Os presos condenados deste país, e mesmo aqueles que aguardam julgamento e deveriam ser tratados como inocentes, cumprem penas que não foram aplicadas pela Justiça, que não estão previstas na lei, que violam os direitos mais básicos. São pessoas que dormem amontoadas umas sobre as outras, infectam-se por doenças contagiosas como tuberculose, sofrem com falta de cobertor no frio e com falta de ventilação no calor, são ameaçadas e andam na beira do precipício, e por fim, correm o risco de cumprirem penas de morte.

E não nos pesa na consciência isso? A mim pesa, e muito!

Ao passar no concurso eu tinha na ponta da língua toda a técnica e legislação para fazer sentenças e dosimetrias perfeitas, muito bem individualizadas e fundamentadas. Algo, porém, desde então me incomodava. As condenações e penas que eu exarava, na sua absoluta maioria, destinavam-se a pessoas econômica e socialmente vulnerabilizadas, das quais os negros eram predominantes, isso era fato. A seletividade perversa do Estado, pela necropolítica, estendia-se à necrojurisdição e, por minha caneta, eu mandava pessoas historicamente marginalizadas para a neutralização da cadeia.

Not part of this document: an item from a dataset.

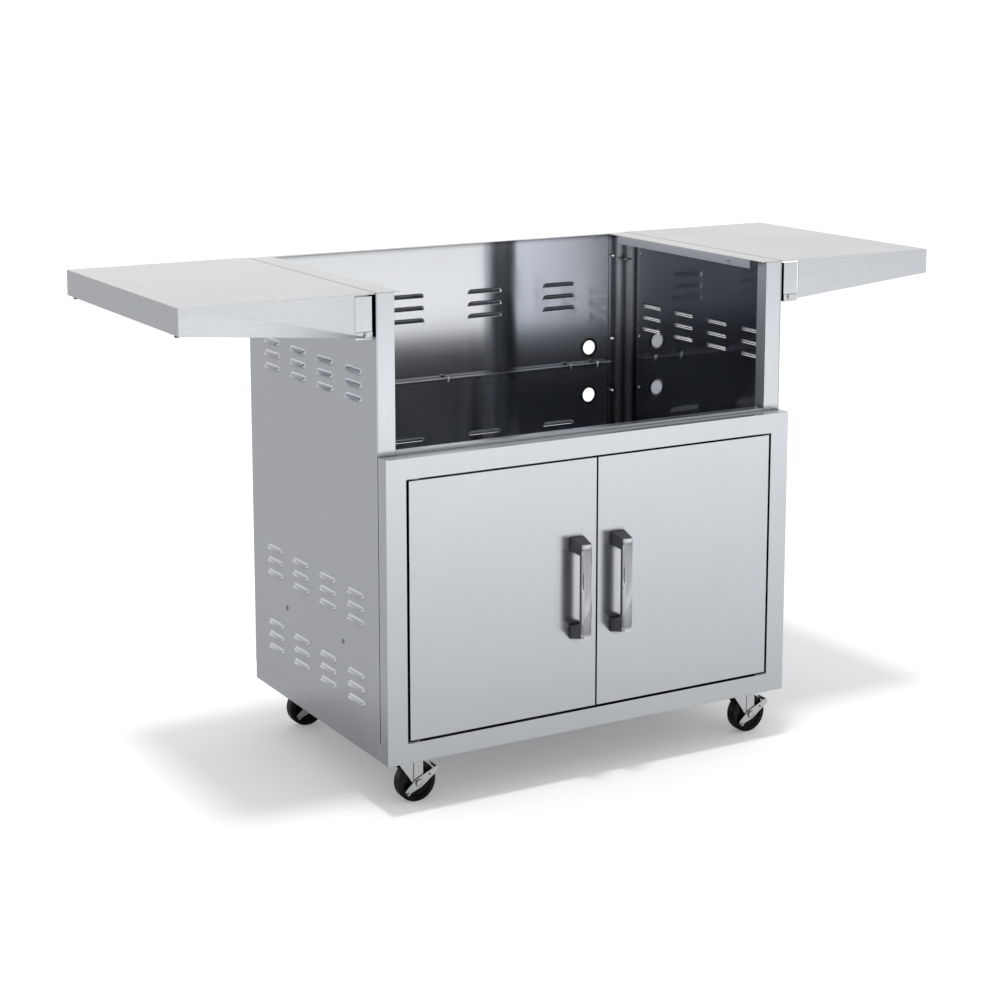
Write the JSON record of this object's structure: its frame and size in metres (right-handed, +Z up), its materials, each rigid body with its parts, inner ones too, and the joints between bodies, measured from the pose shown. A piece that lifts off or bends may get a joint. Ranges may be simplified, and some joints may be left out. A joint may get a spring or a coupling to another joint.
{
  "type": "stainless steel grill cart",
  "caption": "Two-door louvred stainless steel cabinet on braked swivel casters, with an open bay on top for a drop-in grill and a fold-down side shelf at each end.",
  "frame": {"origin": "centre of the overall box, on the floor under the wheels, with the shelves up and the doors shut", "axes": "+X to the right along both shelves as seen from the front, +Y from the doors to the back, +Z up"},
  "size_m": [1.5752, 0.6218, 0.9345],
  "materials": {
    "brushed_steel": "satin brushed",
    "polished_steel": "mirror-like",
    "bright_steel": "polished",
    "zinc_plate": "zinc plated",
    "dark_plastic": "satin",
    "black_rubber": "matte",
    "wheel_rubber": "matte"
  },
  "bodies": {
    "cart": {"base_tray": "brushed_steel", "face_frame": "brushed_steel", "front_cross_rail": "brushed_steel", "upper_back_panel": "polished_steel", "lower_back_panel": "polished_steel", "back_seam_strip": "polished_steel", "back_top_strip": "polished_steel", "upper_gas_grommet": "black_rubber", "lower_gas_grommet": "black_rubber", "left_side_panel": "brushed_steel", "left_front_post": "brushed_steel", "left_top_rail": "brushed_steel", "left_front_shelf_bracket": "brushed_steel", "left_rear_shelf_bracket": "brushed_steel", "left_rear_post": "polished_steel", "left_upper_door_pivot": "zinc_plate", "left_lower_door_pivot": "zinc_plate", "left_front_shelf_pin": "zinc_plate", "left_rear_shelf_pin": "zinc_plate", "right_side_panel": "brushed_steel", "right_front_post": "brushed_steel", "right_top_rail": "brushed_steel", "right_front_shelf_bracket": "brushed_steel", "right_rear_shelf_bracket": "brushed_steel", "right_rear_post": "polished_steel", "right_upper_door_pivot": "zinc_plate", "right_lower_door_pivot": "zinc_plate", "right_front_shelf_pin": "zinc_plate", "right_rear_shelf_pin": "zinc_plate", "front_left_caster_plate": "zinc_plate", "front_right_caster_plate": "zinc_plate", "rear_left_caster_plate": "zinc_plate", "rear_right_caster_plate": "zinc_plate"},
    "left_shelf": {"left_shelf": "brushed_steel", "left_front_shelf_bumper": "black_rubber", "left_rear_shelf_bumper": "black_rubber"},
    "left_door": {"left_door": "brushed_steel", "left_handle_body": "dark_plastic", "left_handle_bar": "bright_steel"},
    "right_shelf": {"right_shelf": "brushed_steel", "right_front_shelf_bumper": "black_rubber", "right_rear_shelf_bumper": "black_rubber"},
    "right_door": {"right_door": "brushed_steel", "right_handle_body": "dark_plastic", "right_handle_bar": "bright_steel"},
    "front_left_caster_fork": {"front_left_caster_fork": "zinc_plate"},
    "front_left_caster_wheel": {"front_left_caster_wheel": "wheel_rubber"},
    "front_left_caster_pedal": {"front_left_caster_pedal": "zinc_plate"},
    "front_right_caster_fork": {"front_right_caster_fork": "zinc_plate"},
    "front_right_caster_wheel": {"front_right_caster_wheel": "wheel_rubber"},
    "front_right_caster_pedal": {"front_right_caster_pedal": "zinc_plate"},
    "rear_left_caster_fork": {"rear_left_caster_fork": "zinc_plate"},
    "rear_left_caster_wheel": {"rear_left_caster_wheel": "wheel_rubber"},
    "rear_left_caster_pedal": {"rear_left_caster_pedal": "zinc_plate"},
    "rear_right_caster_fork": {"rear_right_caster_fork": "zinc_plate"},
    "rear_right_caster_wheel": {"rear_right_caster_wheel": "wheel_rubber"},
    "rear_right_caster_pedal": {"rear_right_caster_pedal": "zinc_plate"}
  },
  "joints": [
    {"name": "left_shelf_fold", "type": "hinge", "parent": "cart", "child": "left_shelf", "pos_m": [-0.4495, 0.0348, 0.863], "axis": [0, -1, 0], "range_deg": [0, 96]},
    {"name": "right_shelf_fold", "type": "hinge", "parent": "cart", "child": "right_shelf", "pos_m": [0.4495, 0.0348, 0.863], "axis": [0, 1, 0], "range_deg": [0, 96]},
    {"name": "left_door_swing", "type": "hinge", "parent": "cart", "child": "left_door", "pos_m": [-0.3774, -0.2626, 0.3729], "axis": [0, 0, -1], "range_deg": [0, 110]},
    {"name": "right_door_swing", "type": "hinge", "parent": "cart", "child": "right_door", "pos_m": [0.3774, -0.2626, 0.3729], "axis": [0, 0, 1], "range_deg": [0, 110]},
    {"name": "front_left_caster_swivel", "type": "hinge", "parent": "cart", "child": "front_left_caster_fork", "pos_m": [-0.368, -0.2046, 0.0375], "axis": [0, 0, 1], "continuous": true},
    {"name": "front_left_caster_roll", "type": "hinge", "parent": "front_left_caster_fork", "child": "front_left_caster_wheel", "pos_m": [-0.344, -0.2046, 0.0375], "axis": [0, 1, 0], "continuous": true},
    {"name": "front_left_caster_brake", "type": "hinge", "parent": "front_left_caster_fork", "child": "front_left_caster_pedal", "pos_m": [-0.344, -0.2046, 0.0375], "axis": [0, 1, 0], "range_deg": [0, 18]},
    {"name": "front_right_caster_swivel", "type": "hinge", "parent": "cart", "child": "front_right_caster_fork", "pos_m": [0.368, -0.2046, 0.0375], "axis": [0, 0, 1], "continuous": true},
    {"name": "front_right_caster_roll", "type": "hinge", "parent": "front_right_caster_fork", "child": "front_right_caster_wheel", "pos_m": [0.392, -0.2046, 0.0375], "axis": [0, 1, 0], "continuous": true},
    {"name": "front_right_caster_brake", "type": "hinge", "parent": "front_right_caster_fork", "child": "front_right_caster_pedal", "pos_m": [0.392, -0.2046, 0.0375], "axis": [0, 1, 0], "range_deg": [0, 18]},
    {"name": "rear_left_caster_swivel", "type": "hinge", "parent": "cart", "child": "rear_left_caster_fork", "pos_m": [-0.368, 0.2604, 0.0375], "axis": [0, 0, 1], "continuous": true},
    {"name": "rear_left_caster_roll", "type": "hinge", "parent": "rear_left_caster_fork", "child": "rear_left_caster_wheel", "pos_m": [-0.344, 0.2604, 0.0375], "axis": [0, 1, 0], "continuous": true},
    {"name": "rear_left_caster_brake", "type": "hinge", "parent": "rear_left_caster_fork", "child": "rear_left_caster_pedal", "pos_m": [-0.344, 0.2604, 0.0375], "axis": [0, 1, 0], "range_deg": [0, 18]},
    {"name": "rear_right_caster_swivel", "type": "hinge", "parent": "cart", "child": "rear_right_caster_fork", "pos_m": [0.368, 0.2604, 0.0375], "axis": [0, 0, 1], "continuous": true},
    {"name": "rear_right_caster_roll", "type": "hinge", "parent": "rear_right_caster_fork", "child": "rear_right_caster_wheel", "pos_m": [0.392, 0.2604, 0.0375], "axis": [0, 1, 0], "continuous": true},
    {"name": "rear_right_caster_brake", "type": "hinge", "parent": "rear_right_caster_fork", "child": "rear_right_caster_pedal", "pos_m": [0.392, 0.2604, 0.0375], "axis": [0, 1, 0], "range_deg": [0, 18]}
  ]
}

Aos poucos fui entendendo a perversidade desse sistema e passei a não mais o aceitar. Os mecanismos que se apresentaram para isso, que já existiam no quadro de meus saberes, como antes citado, advinham da Constituição Federal, dos tratados e pactos internacionais, dos direitos humanos. O direito penal devia ser filtrado por esse ordenamento e chamado apenas em último caso, última hipótese, sem nunca ocupar os espaços das políticas públicas que visam na superação da violência, em uma sociedade mais livre, justa e solidária.

Anos depois, com essa consciência, e ciente de que o Poder Judiciário só se legitima se atuar na retaguarda da Constituição, assumi as funções de juiz da execução penal. E, então, no fundo do poço encontrei um alçapão, mais escuro e mais terrível.

Desde então, venho percebendo que se não enfrentarmos e tatearmos o cárcere, em carne e osso, nem a academia, nem os bancos das faculdades, nem as normas ou decisões das cortes superiores, nada mudará nossa percepção sobre a prisão, não conseguiremos ver sua malfadada crueldade.

Nenhuma algema, nenhum grilhão, nenhuma marca de açoite retira a humanidade do preso. Dostoiévski já sabia disso no século XIX, e nós, operadores do direito, especialmente nós, juízes, a esta altura também já deveríamos saber, deveríamos!

JOÃO MARCOS BUSH é juiz de direito da vara de execuções penais da Comarca de Joinville (SC) e membro da Associação Juízes para a Democracia (AJD).

A coluna ‘Tribuna dos Juízes Democratas’, dos juízes e juízas da AJD, é associada às colunas ‘Avesso do Direito’ do jornal Brasil de Fato e ‘Clausula Pétrea’ do site Justificando.